The tree prints | 1979.
Girvins like trees. No, they love them.
Every member of our family has some connection with trees. And I suppose that arboreal love could have some distant simian link, like the notion that if you suddenly jerk when you are just dozing off, it’s a recollection of sleeping in trees.
I don’t know the reasons precisely why, but we love them. All kinds of them. And each of us has a special connection. I savor drawing them, photographing and being in them, forest spaces and climbing them, as well.
But mostly being in them. With them.
So when I ran into this reference in the NYTimes on a tour for the Land of the Giants (actually a ring of two states), I recalled these relationships — a love of trees. And I’ve decided to write 10 stories about them. To be posted at tim.girvin.com.
Jim Wilson | The New York Times
I’d recommend a contemplation.
And maybe a trip to the “land of the giants”, given that these are perhaps the oldest living entities on planet earth.
The magnetic presence of old forests is unmistakably powerful. And empowering. Being among them, you feel linked to living in a wholly different way. But they don’t have to be big-treed forests to be so emboldening in the link between your sentience in experience and the power of living things.
Smaller groves can be just as inspiring.
My father, George Girvin, I imagine, is the seed for the love of trees in our family. He’s been planting, and transplanting, and caring about forests for as long as I can remember. Our family has a farm southeast of the city in Spokane — once conventional fields of grain and grass are now given over to trees, mostly naturally dispersed. But many of the trees are planted. Our summer place at Lake Coeur d’Alene has a number of transplanted trees. My brother Jonathan has been tending to these trees over the last decade, in trips from his home in NYC, on break. My brother Robert has his own tree projects. Matt, my youngest brother, now passed, similarly affected a deep love of the arboreal — even bringing back seedlings from Mongolia — that are thriving in the hillocks of the Girvin farm. My mother simply loves to be around them — for us, my Mom and I, it was a favored respite going to the arboretum. And like looking for museums in other countries, I savor going to them — the tree parks.
I like to know the names of them. Where they come from, how old they are — what is their history? And, to a relationship with trees — I have mine: being among them, photographing them, drawing them. Climbing them.
So begins, then, a series on the tree. What does the spirit of them mean for me?
Since I’ve “drawn” my father into this, I’ll offer this opening story. My father had commissioned me to create series of 4, two-by-four feet plexiglas panels for his office.
About this time.
1979.
And this was the beginning of my career, as a calligrapher, illustrator, designer and storyteller. I made the actual screens for printing on the surfaces of the plexiglas by hand — writing and drawing on sheets of plastic and exposing them to light on an emulsion screen, then silkscreening them as assemblies. This is only one of the series.

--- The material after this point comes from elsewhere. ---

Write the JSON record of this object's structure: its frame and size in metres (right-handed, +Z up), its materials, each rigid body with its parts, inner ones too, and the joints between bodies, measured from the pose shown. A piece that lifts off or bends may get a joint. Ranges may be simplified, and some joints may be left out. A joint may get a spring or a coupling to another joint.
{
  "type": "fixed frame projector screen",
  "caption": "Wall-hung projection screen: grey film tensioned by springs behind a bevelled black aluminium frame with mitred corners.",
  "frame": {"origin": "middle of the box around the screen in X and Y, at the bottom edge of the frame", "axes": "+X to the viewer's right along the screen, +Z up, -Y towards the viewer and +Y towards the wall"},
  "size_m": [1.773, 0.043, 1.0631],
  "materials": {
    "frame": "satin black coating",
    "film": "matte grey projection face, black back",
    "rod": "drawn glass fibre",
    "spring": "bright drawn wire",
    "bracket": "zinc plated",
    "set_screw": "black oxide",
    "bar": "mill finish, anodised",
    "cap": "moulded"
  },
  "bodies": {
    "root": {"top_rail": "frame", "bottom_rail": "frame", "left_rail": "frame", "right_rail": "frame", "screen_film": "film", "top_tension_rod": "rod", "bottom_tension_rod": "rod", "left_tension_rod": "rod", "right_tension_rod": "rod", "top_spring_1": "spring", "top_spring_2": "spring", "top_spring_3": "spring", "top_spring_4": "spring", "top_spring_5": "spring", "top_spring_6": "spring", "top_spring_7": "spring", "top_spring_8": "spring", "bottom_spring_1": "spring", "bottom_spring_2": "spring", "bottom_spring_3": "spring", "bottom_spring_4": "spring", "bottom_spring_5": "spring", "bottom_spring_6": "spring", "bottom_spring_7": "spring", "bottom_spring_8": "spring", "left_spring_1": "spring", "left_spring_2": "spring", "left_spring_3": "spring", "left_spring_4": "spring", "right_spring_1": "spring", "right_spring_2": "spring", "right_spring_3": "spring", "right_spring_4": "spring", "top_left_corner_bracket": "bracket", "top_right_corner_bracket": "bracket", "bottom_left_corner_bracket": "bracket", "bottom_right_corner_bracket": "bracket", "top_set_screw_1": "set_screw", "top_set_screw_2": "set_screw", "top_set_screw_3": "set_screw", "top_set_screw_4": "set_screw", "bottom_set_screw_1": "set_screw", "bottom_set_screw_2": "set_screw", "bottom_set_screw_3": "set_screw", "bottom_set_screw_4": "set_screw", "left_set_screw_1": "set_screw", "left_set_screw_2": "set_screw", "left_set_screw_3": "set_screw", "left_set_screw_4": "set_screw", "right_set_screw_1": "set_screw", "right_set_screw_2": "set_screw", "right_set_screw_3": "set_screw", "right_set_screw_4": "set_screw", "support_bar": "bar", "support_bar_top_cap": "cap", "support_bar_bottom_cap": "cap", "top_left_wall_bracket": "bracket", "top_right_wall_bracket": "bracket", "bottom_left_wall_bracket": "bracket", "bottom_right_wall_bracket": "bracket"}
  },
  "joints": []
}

And, like many things in my life, it speaks to history. I lean back in time, when I am working on a project. I go back. I look for, and at, history to build the base of content.
The tree, as a symbol and metaphor, is wide and deeply rich. So I gathered up some of these, redrawing illustrations that I’d found, working in live sketches, then reducing them — scratching and distressing them on the plastic surfaces that I’d worked with — using sandpaper. And then handscreened them full size.

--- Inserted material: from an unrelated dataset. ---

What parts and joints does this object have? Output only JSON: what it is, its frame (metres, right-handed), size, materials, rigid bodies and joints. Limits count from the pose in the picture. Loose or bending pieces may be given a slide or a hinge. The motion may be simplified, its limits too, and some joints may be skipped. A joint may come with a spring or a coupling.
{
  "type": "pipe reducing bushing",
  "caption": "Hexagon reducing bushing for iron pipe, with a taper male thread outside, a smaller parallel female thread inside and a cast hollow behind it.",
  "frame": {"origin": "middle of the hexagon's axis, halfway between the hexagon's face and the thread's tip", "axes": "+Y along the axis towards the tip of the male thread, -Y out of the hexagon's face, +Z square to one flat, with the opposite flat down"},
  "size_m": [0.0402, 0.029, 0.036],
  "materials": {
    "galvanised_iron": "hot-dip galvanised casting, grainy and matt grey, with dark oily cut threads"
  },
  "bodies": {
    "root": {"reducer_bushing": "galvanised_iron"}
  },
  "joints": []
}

One panel, from the island studio. There are 3 more, in other places:
Here are some snippets from the larger field of the imagery and history that I’d examined.
The Bausor dream tree, from a medieval drawing:
The Green Man, a pagan Christian spirit:
The Cork Oak, symbolizing rebirth:
Redrawn Victorian tree alphabet, from the 1800s
Juniper, discovered as a medicinal, later a gin ingredient:
The Amber tree, a medieval stone maker:
A medieval forester, 1490, chopping wood:
The Oak leaf as an ornamental device:
The Hespirides, the Golden Apple tree:
The medieval symbol for tree:
German oak tree crest for gymnastic association, 1920:
Branches of the alphabet, 1600s:
Pine engravings, redrawn, 15th century botanical:
Assyrian Life Tree, from an illustration 1800s:
The Yggdrasill, the Norse Tree of the World:
This was a beginning for me — a starting point. Sharing of the love of trees with my father. That concretized my connection — with him, with me — in the love of trees. Trees as mystery, as maps of the world, as medicine, ingredients, myths, life givers and sources of inspiration. To this day, I still find myself looking at them, marveling.
This is the first of ten.
Tim Girvin | Decatur Island
Most of the transplanted trees at the family farm arboretum are local indigenous, but the cherished one is the tamarack that Matthew brought from Mongolia in his luggage on a return visit in 1999. It is now about 5 feet tall and carefully barricaded from the marauding deer and porcupine. Tamarack is the predominant conifer Mongolia. Matt would be very proud of this achievement.